[start SUPPLIED INFORMATION]

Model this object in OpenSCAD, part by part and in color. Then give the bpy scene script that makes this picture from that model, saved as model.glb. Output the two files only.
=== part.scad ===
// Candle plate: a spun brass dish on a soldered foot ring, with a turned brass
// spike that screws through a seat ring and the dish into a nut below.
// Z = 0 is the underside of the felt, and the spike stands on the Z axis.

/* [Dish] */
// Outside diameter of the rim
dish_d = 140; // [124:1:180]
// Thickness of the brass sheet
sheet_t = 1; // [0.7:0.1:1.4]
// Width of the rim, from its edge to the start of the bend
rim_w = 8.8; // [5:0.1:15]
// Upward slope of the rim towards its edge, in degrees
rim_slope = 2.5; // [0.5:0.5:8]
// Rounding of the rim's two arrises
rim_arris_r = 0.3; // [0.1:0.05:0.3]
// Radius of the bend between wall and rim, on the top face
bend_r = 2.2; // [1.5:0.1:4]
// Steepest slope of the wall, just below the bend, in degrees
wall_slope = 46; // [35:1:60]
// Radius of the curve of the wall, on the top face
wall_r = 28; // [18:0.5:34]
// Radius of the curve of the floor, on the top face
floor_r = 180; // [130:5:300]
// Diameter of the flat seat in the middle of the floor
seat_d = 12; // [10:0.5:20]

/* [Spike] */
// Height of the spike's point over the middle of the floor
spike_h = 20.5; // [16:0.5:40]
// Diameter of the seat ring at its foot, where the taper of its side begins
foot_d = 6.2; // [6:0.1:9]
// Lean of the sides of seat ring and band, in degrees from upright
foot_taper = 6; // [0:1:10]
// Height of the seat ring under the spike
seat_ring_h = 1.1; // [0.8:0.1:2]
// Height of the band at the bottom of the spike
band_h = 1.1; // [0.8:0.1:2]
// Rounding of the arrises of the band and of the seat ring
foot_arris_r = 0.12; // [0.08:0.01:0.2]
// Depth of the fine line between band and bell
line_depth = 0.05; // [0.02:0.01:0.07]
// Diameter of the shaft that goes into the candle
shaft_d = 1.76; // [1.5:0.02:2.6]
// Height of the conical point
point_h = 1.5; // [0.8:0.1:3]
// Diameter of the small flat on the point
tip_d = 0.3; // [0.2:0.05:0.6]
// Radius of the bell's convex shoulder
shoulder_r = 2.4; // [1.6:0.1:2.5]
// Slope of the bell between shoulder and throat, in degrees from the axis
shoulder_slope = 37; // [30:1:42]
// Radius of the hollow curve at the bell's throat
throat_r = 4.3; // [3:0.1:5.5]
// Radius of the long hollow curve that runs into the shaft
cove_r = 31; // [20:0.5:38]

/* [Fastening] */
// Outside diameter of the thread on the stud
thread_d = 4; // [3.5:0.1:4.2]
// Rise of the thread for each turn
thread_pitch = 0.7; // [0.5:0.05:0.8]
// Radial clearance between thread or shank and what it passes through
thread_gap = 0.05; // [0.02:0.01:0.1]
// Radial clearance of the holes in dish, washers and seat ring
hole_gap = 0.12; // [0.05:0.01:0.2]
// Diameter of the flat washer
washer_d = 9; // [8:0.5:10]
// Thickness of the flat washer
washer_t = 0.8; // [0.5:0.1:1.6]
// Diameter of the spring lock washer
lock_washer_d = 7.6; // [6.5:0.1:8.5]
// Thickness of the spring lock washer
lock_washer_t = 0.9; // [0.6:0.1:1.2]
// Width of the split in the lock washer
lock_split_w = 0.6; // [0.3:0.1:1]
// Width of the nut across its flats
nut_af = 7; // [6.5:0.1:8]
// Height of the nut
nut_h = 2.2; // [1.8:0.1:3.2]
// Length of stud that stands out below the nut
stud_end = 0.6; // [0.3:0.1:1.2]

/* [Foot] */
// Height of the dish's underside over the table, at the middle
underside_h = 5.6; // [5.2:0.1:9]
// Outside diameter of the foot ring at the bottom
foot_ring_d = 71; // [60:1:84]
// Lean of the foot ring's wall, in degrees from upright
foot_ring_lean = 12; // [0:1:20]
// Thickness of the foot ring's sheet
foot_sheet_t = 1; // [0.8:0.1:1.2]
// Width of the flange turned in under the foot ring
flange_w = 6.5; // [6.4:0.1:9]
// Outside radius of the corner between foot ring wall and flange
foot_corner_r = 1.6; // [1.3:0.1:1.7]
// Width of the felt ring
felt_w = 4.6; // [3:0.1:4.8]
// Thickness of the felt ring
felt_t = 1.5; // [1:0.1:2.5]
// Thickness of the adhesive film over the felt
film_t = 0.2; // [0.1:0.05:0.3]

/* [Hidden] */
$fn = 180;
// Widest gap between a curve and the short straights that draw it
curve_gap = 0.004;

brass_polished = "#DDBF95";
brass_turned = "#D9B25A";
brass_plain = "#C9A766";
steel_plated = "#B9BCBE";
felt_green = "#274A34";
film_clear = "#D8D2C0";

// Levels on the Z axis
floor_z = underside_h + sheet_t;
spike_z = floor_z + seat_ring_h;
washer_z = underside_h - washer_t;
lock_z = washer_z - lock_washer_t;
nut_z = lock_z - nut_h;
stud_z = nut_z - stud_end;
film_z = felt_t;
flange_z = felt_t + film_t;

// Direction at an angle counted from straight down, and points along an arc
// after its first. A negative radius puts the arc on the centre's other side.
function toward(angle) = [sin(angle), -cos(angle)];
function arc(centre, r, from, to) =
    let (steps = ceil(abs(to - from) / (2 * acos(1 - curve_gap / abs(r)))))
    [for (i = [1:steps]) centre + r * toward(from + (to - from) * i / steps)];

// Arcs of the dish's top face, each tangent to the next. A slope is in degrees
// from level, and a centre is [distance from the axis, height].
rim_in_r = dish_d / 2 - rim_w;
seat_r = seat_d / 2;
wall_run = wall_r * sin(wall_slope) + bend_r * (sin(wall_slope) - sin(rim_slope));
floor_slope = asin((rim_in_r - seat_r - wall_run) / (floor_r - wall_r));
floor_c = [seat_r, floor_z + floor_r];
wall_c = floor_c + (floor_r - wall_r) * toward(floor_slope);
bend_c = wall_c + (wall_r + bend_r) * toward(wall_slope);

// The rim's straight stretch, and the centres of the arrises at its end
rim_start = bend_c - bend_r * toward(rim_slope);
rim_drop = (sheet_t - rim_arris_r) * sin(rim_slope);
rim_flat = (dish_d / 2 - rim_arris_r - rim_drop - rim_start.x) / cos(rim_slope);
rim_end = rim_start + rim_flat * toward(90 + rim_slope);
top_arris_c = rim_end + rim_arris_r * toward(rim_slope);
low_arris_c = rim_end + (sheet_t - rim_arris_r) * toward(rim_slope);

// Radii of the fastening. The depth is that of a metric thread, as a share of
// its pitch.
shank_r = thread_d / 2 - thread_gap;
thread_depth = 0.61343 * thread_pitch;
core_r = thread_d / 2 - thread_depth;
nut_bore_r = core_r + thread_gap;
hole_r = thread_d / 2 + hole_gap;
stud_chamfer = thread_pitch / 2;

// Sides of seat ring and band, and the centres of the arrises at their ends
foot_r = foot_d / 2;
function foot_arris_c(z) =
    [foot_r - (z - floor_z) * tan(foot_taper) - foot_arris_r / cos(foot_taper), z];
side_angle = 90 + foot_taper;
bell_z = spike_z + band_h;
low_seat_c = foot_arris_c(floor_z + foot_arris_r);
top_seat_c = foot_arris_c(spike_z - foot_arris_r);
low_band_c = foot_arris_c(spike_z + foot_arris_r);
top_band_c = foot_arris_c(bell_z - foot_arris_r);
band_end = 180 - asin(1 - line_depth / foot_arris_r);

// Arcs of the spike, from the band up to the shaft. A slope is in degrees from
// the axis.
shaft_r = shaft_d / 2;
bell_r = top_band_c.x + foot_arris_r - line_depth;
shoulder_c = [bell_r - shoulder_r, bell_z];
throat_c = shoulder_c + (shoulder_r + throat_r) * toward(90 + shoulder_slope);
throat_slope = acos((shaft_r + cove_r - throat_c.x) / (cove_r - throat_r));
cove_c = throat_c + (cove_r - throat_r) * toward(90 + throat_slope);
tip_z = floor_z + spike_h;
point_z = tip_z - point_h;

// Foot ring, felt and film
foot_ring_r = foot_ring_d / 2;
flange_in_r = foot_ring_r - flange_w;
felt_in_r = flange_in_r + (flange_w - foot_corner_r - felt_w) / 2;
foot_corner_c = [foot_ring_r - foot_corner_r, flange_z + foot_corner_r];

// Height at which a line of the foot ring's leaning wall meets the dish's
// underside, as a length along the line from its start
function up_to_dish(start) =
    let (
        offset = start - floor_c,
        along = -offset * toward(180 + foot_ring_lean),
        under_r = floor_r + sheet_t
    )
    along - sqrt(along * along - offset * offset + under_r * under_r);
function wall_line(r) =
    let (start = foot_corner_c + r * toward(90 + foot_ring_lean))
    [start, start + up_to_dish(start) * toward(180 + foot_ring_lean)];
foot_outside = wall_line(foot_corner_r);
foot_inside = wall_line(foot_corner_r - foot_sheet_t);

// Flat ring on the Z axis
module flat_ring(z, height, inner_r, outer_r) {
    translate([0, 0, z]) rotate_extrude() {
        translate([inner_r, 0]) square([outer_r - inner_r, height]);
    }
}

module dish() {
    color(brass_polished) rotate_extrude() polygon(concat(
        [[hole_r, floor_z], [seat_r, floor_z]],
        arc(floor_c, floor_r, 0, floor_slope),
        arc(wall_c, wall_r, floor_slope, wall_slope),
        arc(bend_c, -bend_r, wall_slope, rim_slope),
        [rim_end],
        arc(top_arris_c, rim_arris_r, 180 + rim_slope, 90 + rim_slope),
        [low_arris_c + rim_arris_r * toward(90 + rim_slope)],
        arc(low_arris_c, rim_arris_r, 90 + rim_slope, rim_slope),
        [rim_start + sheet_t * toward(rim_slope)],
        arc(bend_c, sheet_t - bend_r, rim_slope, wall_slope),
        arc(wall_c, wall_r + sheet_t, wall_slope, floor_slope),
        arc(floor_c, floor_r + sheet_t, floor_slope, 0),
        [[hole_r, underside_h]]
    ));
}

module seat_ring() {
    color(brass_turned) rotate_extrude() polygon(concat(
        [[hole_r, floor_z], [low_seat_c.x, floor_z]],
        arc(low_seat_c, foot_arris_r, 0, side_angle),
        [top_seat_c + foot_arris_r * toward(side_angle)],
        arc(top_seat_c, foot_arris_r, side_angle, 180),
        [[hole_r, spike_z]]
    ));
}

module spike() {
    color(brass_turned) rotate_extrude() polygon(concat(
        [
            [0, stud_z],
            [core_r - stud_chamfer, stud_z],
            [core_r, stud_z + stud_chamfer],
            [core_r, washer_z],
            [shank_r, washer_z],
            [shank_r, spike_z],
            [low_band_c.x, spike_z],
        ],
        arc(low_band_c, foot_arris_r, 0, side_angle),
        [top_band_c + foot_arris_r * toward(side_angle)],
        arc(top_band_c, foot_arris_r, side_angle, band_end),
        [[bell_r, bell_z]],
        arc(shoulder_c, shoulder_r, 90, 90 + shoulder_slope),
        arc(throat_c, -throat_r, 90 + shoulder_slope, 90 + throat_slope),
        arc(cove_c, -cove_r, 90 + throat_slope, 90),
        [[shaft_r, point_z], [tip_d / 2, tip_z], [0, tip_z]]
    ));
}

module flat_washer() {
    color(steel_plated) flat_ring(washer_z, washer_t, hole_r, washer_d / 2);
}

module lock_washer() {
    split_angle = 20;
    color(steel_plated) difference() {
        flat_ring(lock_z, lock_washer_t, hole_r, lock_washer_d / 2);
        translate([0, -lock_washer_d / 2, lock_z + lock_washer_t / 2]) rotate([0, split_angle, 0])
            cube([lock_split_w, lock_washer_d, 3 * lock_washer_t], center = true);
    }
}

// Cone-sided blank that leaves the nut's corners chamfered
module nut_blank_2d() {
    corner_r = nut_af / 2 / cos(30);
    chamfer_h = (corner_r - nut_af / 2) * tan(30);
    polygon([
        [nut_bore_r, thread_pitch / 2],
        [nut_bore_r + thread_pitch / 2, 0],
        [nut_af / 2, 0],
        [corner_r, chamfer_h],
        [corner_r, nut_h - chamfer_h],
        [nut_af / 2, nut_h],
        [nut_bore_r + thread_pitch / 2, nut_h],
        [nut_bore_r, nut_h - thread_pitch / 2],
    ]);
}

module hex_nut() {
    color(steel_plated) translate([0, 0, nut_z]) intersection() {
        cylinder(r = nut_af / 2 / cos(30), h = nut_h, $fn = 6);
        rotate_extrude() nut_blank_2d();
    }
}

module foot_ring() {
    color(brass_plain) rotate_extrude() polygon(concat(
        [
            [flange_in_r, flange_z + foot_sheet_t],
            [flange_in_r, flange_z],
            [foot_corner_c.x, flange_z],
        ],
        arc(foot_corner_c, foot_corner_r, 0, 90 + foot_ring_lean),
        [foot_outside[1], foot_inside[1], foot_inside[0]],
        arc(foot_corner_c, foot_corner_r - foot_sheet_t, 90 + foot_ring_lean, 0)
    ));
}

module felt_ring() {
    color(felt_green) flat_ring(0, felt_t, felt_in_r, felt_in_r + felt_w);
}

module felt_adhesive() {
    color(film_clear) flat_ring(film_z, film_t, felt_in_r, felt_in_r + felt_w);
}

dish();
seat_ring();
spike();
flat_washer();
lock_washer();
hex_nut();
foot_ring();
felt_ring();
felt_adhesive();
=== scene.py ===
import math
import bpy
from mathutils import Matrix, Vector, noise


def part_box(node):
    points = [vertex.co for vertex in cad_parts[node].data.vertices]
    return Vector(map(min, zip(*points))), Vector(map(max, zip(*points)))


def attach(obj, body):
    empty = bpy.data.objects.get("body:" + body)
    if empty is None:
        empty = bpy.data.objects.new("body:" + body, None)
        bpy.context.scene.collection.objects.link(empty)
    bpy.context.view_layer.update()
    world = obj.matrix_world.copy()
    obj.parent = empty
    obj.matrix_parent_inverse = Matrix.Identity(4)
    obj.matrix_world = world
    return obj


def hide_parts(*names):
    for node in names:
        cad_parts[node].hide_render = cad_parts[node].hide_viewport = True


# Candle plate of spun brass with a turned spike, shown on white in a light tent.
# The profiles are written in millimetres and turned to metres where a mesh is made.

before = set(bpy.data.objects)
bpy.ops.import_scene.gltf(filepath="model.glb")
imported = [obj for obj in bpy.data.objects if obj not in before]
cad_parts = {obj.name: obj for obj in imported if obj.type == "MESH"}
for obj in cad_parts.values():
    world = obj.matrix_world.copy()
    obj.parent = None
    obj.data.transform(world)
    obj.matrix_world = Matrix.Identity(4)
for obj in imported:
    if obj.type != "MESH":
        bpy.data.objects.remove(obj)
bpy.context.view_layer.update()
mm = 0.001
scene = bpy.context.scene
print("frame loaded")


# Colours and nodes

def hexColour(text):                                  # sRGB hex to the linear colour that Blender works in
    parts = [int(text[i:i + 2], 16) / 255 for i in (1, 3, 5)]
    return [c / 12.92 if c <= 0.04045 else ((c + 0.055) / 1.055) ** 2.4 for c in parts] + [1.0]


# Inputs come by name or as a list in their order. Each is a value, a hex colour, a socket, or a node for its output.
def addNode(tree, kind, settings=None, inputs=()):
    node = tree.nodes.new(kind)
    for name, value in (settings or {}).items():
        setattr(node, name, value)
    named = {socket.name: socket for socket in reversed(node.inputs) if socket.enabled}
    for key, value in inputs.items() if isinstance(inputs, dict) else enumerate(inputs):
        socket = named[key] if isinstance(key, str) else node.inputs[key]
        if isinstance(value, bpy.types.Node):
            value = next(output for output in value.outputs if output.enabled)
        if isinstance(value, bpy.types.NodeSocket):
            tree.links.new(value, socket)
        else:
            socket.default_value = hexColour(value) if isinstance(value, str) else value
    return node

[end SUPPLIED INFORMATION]

#### REQUIRED WORK
Repeat the span of lines that opens with the line holding "seat_ring();" and closes with the line holding "obj.parent = None", exactly as it stands.

#### EXERCISE RESULT
seat_ring();
spike();
flat_washer();
lock_washer();
hex_nut();
foot_ring();
felt_ring();
felt_adhesive();
=== scene.py ===
import math
import bpy
from mathutils import Matrix, Vector, noise


def part_box(node):
    points = [vertex.co for vertex in cad_parts[node].data.vertices]
    return Vector(map(min, zip(*points))), Vector(map(max, zip(*points)))


def attach(obj, body):
    empty = bpy.data.objects.get("body:" + body)
    if empty is None:
        empty = bpy.data.objects.new("body:" + body, None)
        bpy.context.scene.collection.objects.link(empty)
    bpy.context.view_layer.update()
    world = obj.matrix_world.copy()
    obj.parent = empty
    obj.matrix_parent_inverse = Matrix.Identity(4)
    obj.matrix_world = world
    return obj


def hide_parts(*names):
    for node in names:
        cad_parts[node].hide_render = cad_parts[node].hide_viewport = True


# Candle plate of spun brass with a turned spike, shown on white in a light tent.
# The profiles are written in millimetres and turned to metres where a mesh is made.

before = set(bpy.data.objects)
bpy.ops.import_scene.gltf(filepath="model.glb")
imported = [obj for obj in bpy.data.objects if obj not in before]
cad_parts = {obj.name: obj for obj in imported if obj.type == "MESH"}
for obj in cad_parts.values():
    world = obj.matrix_world.copy()
    obj.parent = None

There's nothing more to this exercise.